There's lots to criticize about current government policies, but there was never a government-free economic Eden in the U.S. to which we can aspire to return. Anyone who promises that is trying to sell a bill of goods -- and if more voters figure that out, we may actually end up with a better government.


------------Footnotes-----------

(1) It is, admittedly, a weird question. If not forced to choose among the three “bigs,” I would guess that lots of people would offer up different looming threats. Also, with the decline of unions in the U.S. it no longer makes sense even for those who can’t stand them to label them the biggest threat -- which leaves only big government and big business to choose from. Still, fear of government has risen a lot more than fear of business, and another polling series with a different question tells a similar story.
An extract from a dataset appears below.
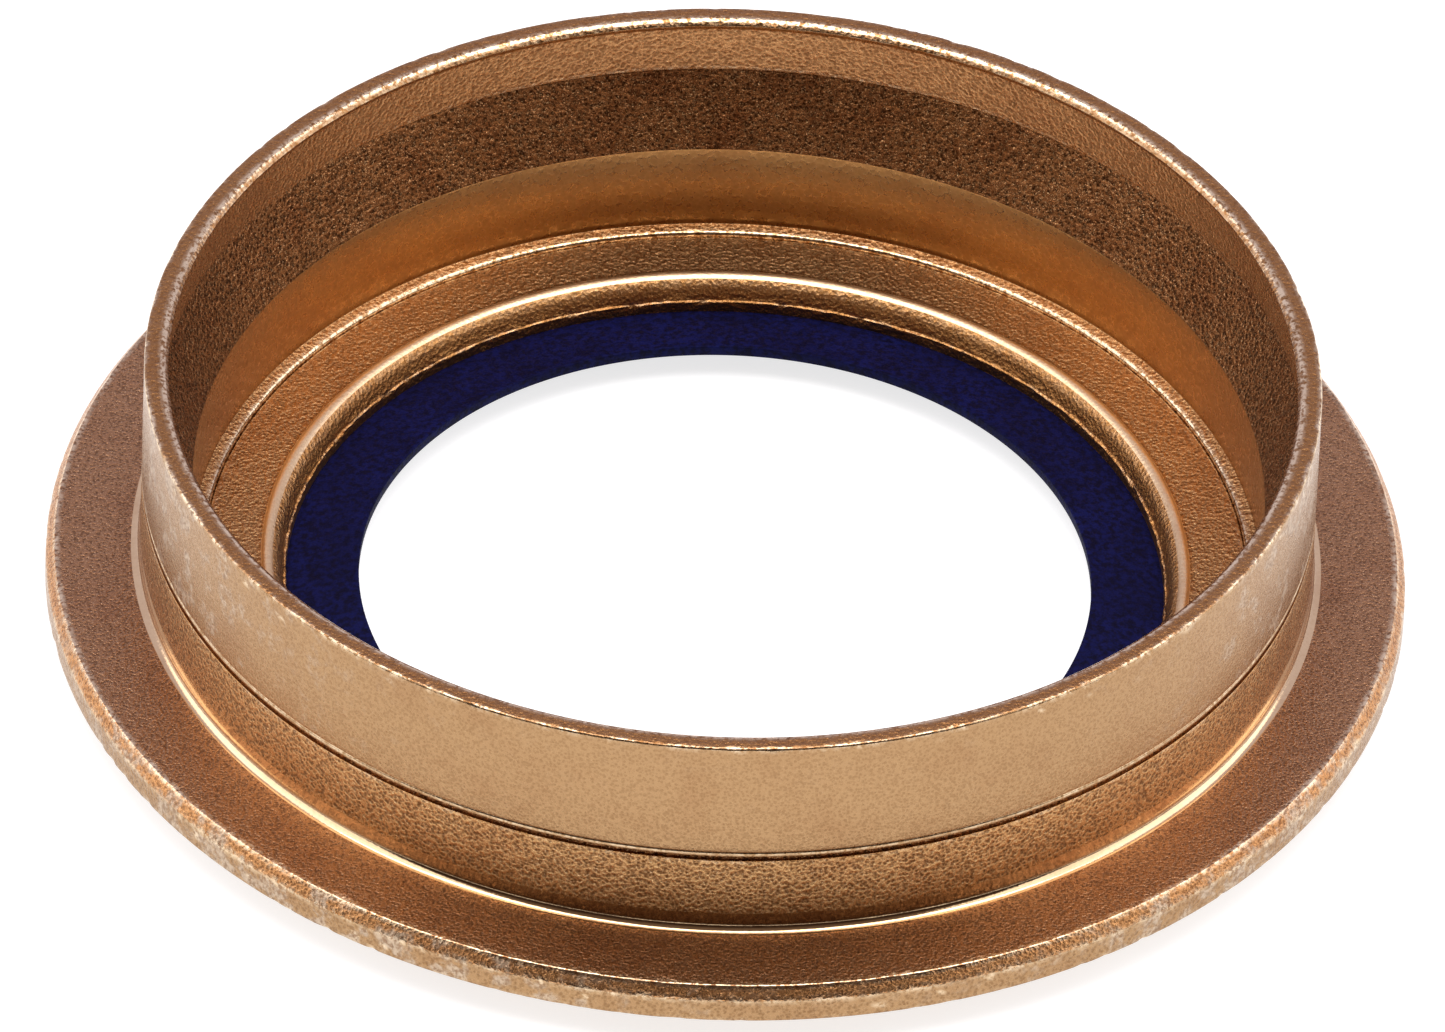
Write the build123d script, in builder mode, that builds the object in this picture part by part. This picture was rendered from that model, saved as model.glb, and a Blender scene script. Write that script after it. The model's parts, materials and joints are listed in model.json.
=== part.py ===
"""Flanged bronze sleeve bushing with a wiper seal, as four turned or moulded rings.

All sizes are in millimetres. +Z is the bushing's axis, pointing out of the open collar.
The origin is on the axis, in the plane of the pilot's bottom face, on which it stands.
"""

import os

from build123d import *

# Driving dimensions: what the bushing fits
COLLAR_DIA = 80.0  # housing bore that the collar presses into
BEARING_DIA = 73.0  # journal that runs in the body's lower bore
LIP_DIA = 50.0  # shaft that the seal lip wipes
FLANGE_DIA = 92.8
PILOT_DIA = 78.0  # low spigot under the flange, hidden in use

# Heights of the faces above the pilot's bottom
PILOT_H = 2.2  # underside of the flange
FLANGE_TOP_Z = 4.85
JOINT_Z = 11.58  # shoulder that the collar sleeve butts against
BORE_TOP_Z = 10.85  # upper end of the bearing bore, foot of its lead-in cone
SPIGOT_TOP_Z = 16.0
RIM_Z = 20.6  # top of the collar

# Flanged body
GROOVE_TOP_Z = 11.14  # witness groove just under the joint, below a narrow bead
GROOVE_BOTTOM_Z = 10.82
GROOVE_DEPTH = 0.16
SPIGOT_DIA = 78.6  # neck that the collar sleeve is pressed onto
CONE_TOP_DIA = 78.0
STEP_Z = 4.32  # narrow step at the foot of the bearing bore
CHAMFER_RUN = 0.6  # steep chamfer round the flange's top: radial run, then drop
CHAMFER_DROP = 0.9
CHAMFER_ROUND = 0.5
FLANGE_FILLET = 1.0  # in the corner between flange and land
SEAT_LIP_DIA = 62.0  # opening in the floor that carries the seal
SEAT_Z = 0.8  # top of that floor

# Collar sleeve
RIM_BORE_DIA = 76.7
RIM_CHAMFER = 0.35
SHOULDER_BORE_DIA = 77.8  # the thin wall flares slightly down to the spigot

# Clamp ring, pressed into the body over the seal
CLAMP_DIA = 71.2
LEDGE_Z = 3.95
NOSE_DIA = 60.0  # inner edge of the rounded nose
NOSE_EDGE_Z = 2.5
BEAD_DIA = 63.0  # crown of the bead that stands above the ledge
BEAD_RISE = 0.14
BEAD_R = 1.2
BEAD_FOOT_DIA = 63.45
NOSE_TURN = 64  # degrees of arc from the crown before the nose runs straight
CLAMP_EDGE_R = 0.28

# Wiper seal
SEAL_THICKNESS = 0.95
LIP_RISE = 0.9  # the lip cones up towards the shaft
LIP_TIP_H = 0.8
LIP_ROOT_DIA = 60.8  # where the underside of the lip leaves the heel

EDGE_BREAK = 0.15  # sharp outer corners are eased by this much
JOINT_BREAK = 0.07

os.makedirs("parts", exist_ok=True)


def ring_edges(part: Part, dia: float, height: float) -> ShapeList:
    """Return the circular edges of one diameter at one height."""
    circles = part.edges().filter_by(GeomType.CIRCLE)
    return circles.filter_by(
        lambda edge: abs(edge.radius - dia / 2) < 1e-3 and abs(edge.arc_center.Z - height) < 1e-3
    )


# Flanged body: flange, pilot, land, spigot with a conical mouth, and the stepped bore
chamfer_top_dia = FLANGE_DIA - 2 * CHAMFER_RUN
chamfer_foot_z = FLANGE_TOP_Z - CHAMFER_DROP
groove_dia = COLLAR_DIA - 2 * GROOVE_DEPTH
body_section = [
    (SEAT_LIP_DIA / 2, 0),
    (PILOT_DIA / 2, 0),
    (PILOT_DIA / 2, PILOT_H),
    (FLANGE_DIA / 2, PILOT_H),
    (FLANGE_DIA / 2, chamfer_foot_z),
    (chamfer_top_dia / 2, FLANGE_TOP_Z),
    (COLLAR_DIA / 2, FLANGE_TOP_Z),
    (COLLAR_DIA / 2, GROOVE_BOTTOM_Z),
    (groove_dia / 2, GROOVE_BOTTOM_Z),
    (groove_dia / 2, GROOVE_TOP_Z),
    (COLLAR_DIA / 2, GROOVE_TOP_Z),
    (COLLAR_DIA / 2, JOINT_Z),
    (SPIGOT_DIA / 2, JOINT_Z),
    (SPIGOT_DIA / 2, SPIGOT_TOP_Z),
    (CONE_TOP_DIA / 2, SPIGOT_TOP_Z),
    (BEARING_DIA / 2, BORE_TOP_Z),
    (BEARING_DIA / 2, STEP_Z),
    (CLAMP_DIA / 2, STEP_Z),
    (CLAMP_DIA / 2, SEAT_Z),
    (SEAT_LIP_DIA / 2, SEAT_Z),
]
with BuildPart() as flanged_body:
    with BuildSketch(Plane.XZ):
        with BuildLine():
            Polyline(*body_section, close=True)
        make_face()
    revolve(axis=Axis.Z)
    fillet(ring_edges(flanged_body.part, FLANGE_DIA, chamfer_foot_z), CHAMFER_ROUND)
    fillet(ring_edges(flanged_body.part, COLLAR_DIA, FLANGE_TOP_Z), FLANGE_FILLET)
    chamfer(ring_edges(flanged_body.part, FLANGE_DIA, PILOT_H), EDGE_BREAK)
    chamfer(ring_edges(flanged_body.part, PILOT_DIA, 0), EDGE_BREAK)
    chamfer(ring_edges(flanged_body.part, COLLAR_DIA, JOINT_Z), JOINT_BREAK)
    chamfer(ring_edges(flanged_body.part, CLAMP_DIA, STEP_Z), EDGE_BREAK)
flanged_body.part.label = "flanged_body"
export_step(flanged_body.part, "parts/flanged_body.step")


# Collar sleeve: thin-walled, counterbored to sit over the spigot, with a narrow rim land
rim_land_dia = RIM_BORE_DIA + 2 * RIM_CHAMFER
collar_section = [
    (SPIGOT_DIA / 2, JOINT_Z),
    (COLLAR_DIA / 2, JOINT_Z),
    (COLLAR_DIA / 2, RIM_Z),
    (rim_land_dia / 2, RIM_Z),
    (RIM_BORE_DIA / 2, RIM_Z - RIM_CHAMFER),
    (SHOULDER_BORE_DIA / 2, SPIGOT_TOP_Z),
    (SPIGOT_DIA / 2, SPIGOT_TOP_Z),
]
with BuildPart() as collar_sleeve:
    with BuildSketch(Plane.XZ):
        with BuildLine():
            Polyline(*collar_section, close=True)
        make_face()
    revolve(axis=Axis.Z)
    fillet(ring_edges(collar_sleeve.part, COLLAR_DIA, RIM_Z), EDGE_BREAK)
    chamfer(ring_edges(collar_sleeve.part, COLLAR_DIA, JOINT_Z), JOINT_BREAK)
collar_sleeve.part.label = "collar_sleeve"
export_step(collar_sleeve.part, "parts/collar_sleeve.step")


# Seal clamp ring: flat ledge, low bead and a nose that slopes down to the seal
heel_top_z = SEAT_Z + SEAL_THICKNESS
bead_top_z = LEDGE_Z + BEAD_RISE
with BuildPart() as seal_clamp_ring:
    with BuildSketch(Plane.XZ):
        with BuildLine():
            edge_point = (NOSE_DIA / 2, NOSE_EDGE_Z)
            bead_top = (BEAD_DIA / 2, bead_top_z)
            nose_arc = CenterArc((BEAD_DIA / 2, bead_top_z - BEAD_R), BEAD_R, 90, NOSE_TURN)
            Line(nose_arc @ 1, edge_point)
            Polyline(
                edge_point,
                (NOSE_DIA / 2, heel_top_z),
                (CLAMP_DIA / 2, heel_top_z),
                (CLAMP_DIA / 2, LEDGE_Z),
                (BEAD_FOOT_DIA / 2, LEDGE_Z),
                bead_top,
            )
        make_face()
    revolve(axis=Axis.Z)
    fillet(ring_edges(seal_clamp_ring.part, CLAMP_DIA, LEDGE_Z), CLAMP_EDGE_R)
seal_clamp_ring.part.label = "seal_clamp_ring"
export_step(seal_clamp_ring.part, "parts/seal_clamp_ring.step")


# Wiper seal: a flat heel clamped between the seat and the ring, and a lip coned upwards
lip_top_z = heel_top_z + LIP_RISE
seal_section = [
    (CLAMP_DIA / 2, SEAT_Z),
    (CLAMP_DIA / 2, heel_top_z),
    (NOSE_DIA / 2, heel_top_z),
    (LIP_DIA / 2, lip_top_z),
    (LIP_DIA / 2, lip_top_z - LIP_TIP_H),
    (LIP_ROOT_DIA / 2, SEAT_Z),
]
with BuildPart() as wiper_seal:
    with BuildSketch(Plane.XZ):
        with BuildLine():
            Polyline(*seal_section, close=True)
        make_face()
    revolve(axis=Axis.Z)
wiper_seal.part.label = "wiper_seal"
export_step(wiper_seal.part, "parts/wiper_seal.step")
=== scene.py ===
"""Looks of a flanged bronze sleeve bushing with a navy wiper seal.

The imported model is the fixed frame. Each of its four rings is turned again here from an eased
half-section, with its nicks, dings and grain, and stands for the CAD node of the same name.
Sections are in millimetres, as (radius, height above the pilot's bottom). Meshes are in metres.
"""

import json
import logging
import math
import random
from collections.abc import Iterator
from dataclasses import dataclass, field
from enum import Enum

import bmesh
import bpy
from mathutils import Matrix, Vector, kdtree, noise


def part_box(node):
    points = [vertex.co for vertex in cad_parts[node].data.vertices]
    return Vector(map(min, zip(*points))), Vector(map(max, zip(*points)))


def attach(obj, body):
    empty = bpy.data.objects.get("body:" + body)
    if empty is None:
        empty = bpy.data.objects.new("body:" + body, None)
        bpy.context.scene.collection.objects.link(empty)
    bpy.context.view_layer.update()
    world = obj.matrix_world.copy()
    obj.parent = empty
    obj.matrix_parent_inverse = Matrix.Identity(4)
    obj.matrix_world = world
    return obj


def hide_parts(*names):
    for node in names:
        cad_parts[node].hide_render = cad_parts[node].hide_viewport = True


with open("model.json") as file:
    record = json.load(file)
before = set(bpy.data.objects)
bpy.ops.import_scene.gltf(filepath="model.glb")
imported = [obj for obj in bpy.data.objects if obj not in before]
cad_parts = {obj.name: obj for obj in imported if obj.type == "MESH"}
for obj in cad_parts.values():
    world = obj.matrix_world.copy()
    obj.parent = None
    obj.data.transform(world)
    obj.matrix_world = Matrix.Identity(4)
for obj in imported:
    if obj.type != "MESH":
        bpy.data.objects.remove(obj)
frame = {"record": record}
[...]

(2) Devin Leonard and Richard Rubin’s Bloomberg Businessweek cover story on the IRS last year made clear that funding cuts and political attacks, especially since Republicans took control of the House of Representatives in 2011, have left the agency reeling and may eventually endanger its ability to collect the taxes that the government needs to function.

(3) Or at least my attention: Hacker and Pierson also published a book together in 2005, “Off Center: The Republican Revolution & the Erosion of American Democracy,” that got some nice reviews but that I wasn’t familiar with until I saw it in the “Also by” section at the beginning of the latest book.

(4) I wrote last month about “Concrete Economics,” another recent book that does this.